My obsession of not wanting those three to ever become motherless, for a time, started to spill over into every area of my life. Every prospective trip or planned future activity became a mental game of how much risk was involved. And it didn’t take one bit of creativity on my part to envision what could potentially happen. All I had to do was read the newspaper or watch the nightly report to see how I could be taken in a flash … by a plane going down, or a drunk and distracted driver speeding down the road, or by a person with a gun in their pocket and desire to hurt others in their heart, or hundreds of thousands of other ways.
What I’ve learned from then until now though, and have to tell myself every time I fly or get in a car or just get out of bed in the morning, is that God.Is.In.Control. Not only of my life and my husband and children’s lives, but of every life that has ever lived or ever will live.
God already knows when the final pages of ALL of our lives will be read, and I must completely trust Him. With all of it … every bit of it. Sooo much easier said then done.
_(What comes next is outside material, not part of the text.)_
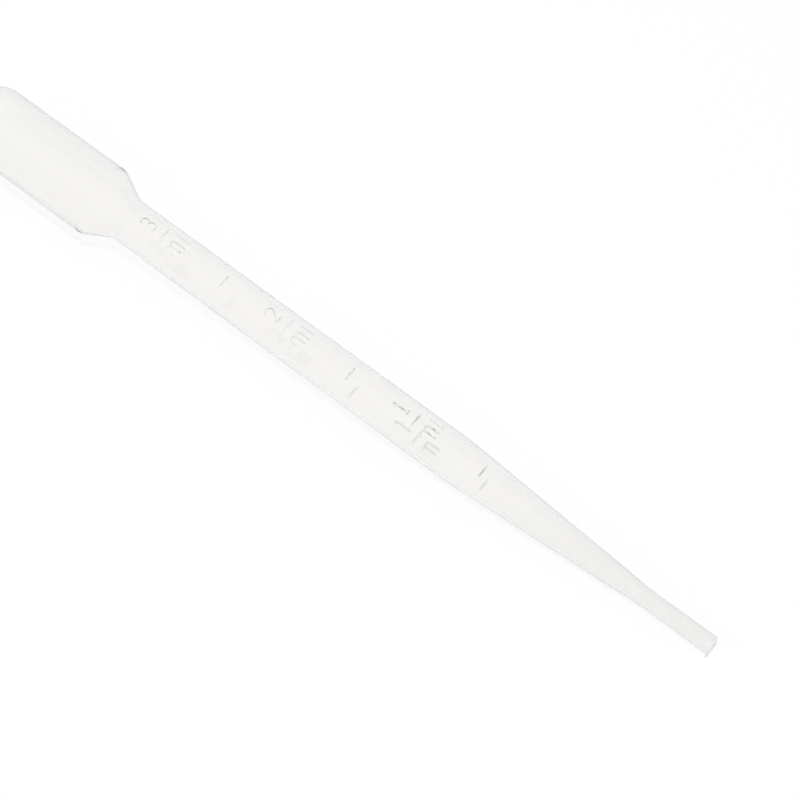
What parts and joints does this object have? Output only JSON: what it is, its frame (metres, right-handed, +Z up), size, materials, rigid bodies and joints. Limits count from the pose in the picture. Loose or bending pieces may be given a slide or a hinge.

Fears come in a vast variety of flavors. What’s irresistible to one human being can be absolutely repulsive and retched to another. Why is it that one person can become paralyzed even hearing the word snake, while another person thinks that there’s no better pet in the world? And why one gets completely charged up and feels alive when speaking in public, and the next one would rather fall over and die than have to stand up and talk in front of a crowd?
What we’re frightened by and what we run from is as individual as each one of us. We all have something, that one little thing, or maybe many HUGE things, that hold us back from living a full life. Those things that we allow to “win” and control our daily choices.
It’s human nature that we avoid with all our being, and then fight and struggle with everything we have, the hardships that come our way. If something makes our heart pound and our body shake, we want to turn the other way because we don’t want to feel it or face it. But maybe God wants us to keep going in that scary direction, even when it feels out and out dreadful. Maybe walking through those snake-filled valleys or flying forty-thousand feet up in the air and pushing through our fears is just what we need … to rely on Him and Him alone, to develop our character and to allow us to grow and become the people that He intends us to be.
The bible tells us that God will protect us and give us refuge as we’re persevering and traveling through those times of distress.
Psalm 91:4 says – “He will cover you with his feathers, and under his wings you will find refuge; his faithfulness will be your shield and rampart.
And Psalm 91: 9-12 says – “If you make the Most High your dwelling, even the Lord, who is my refuge, then no harm will befall you, no disaster will come near your tent. For he will command his angels concerning you to guard you in all your ways; they will lift you up in their hands, so that you will not strike your foot against a stone.”
Yes, there is a place, on certain occasions, for that fear in our bellies, but I’m acutely aware that sometimes mine is not the one I should listen to, and run. Instead, it feels like a faulty dial in my brain that gets stuck on high, when it most certainly should be on low.
Because I believe God’s word, I very rarely let my worrying mind have the victory anymore. Instead, I march right on those planes (ok, another overstatement!) even when my dread and anxiety is telling me to bolt. Because in my heart of hearts, I know that God is in control. And I choose to trust Him. And even when I’m hitting major turbulence, in the air or in the minutes that make up my day, I choose to shout out praises and thanks. And maybe an SOS prayer or two.
I can’t always see when the bumpiness will end or why it’s happening, but I know that God does and to me that’s extremely comforting. So when I’m about to take flight, or when I’m getting strapped into my seat of life each morning, I burrow in under His feathers and I picture God’s huge, strong, capable, perfect hands holding me up and His protective guardian angels sitting by on the wings – carrying me wherever I go.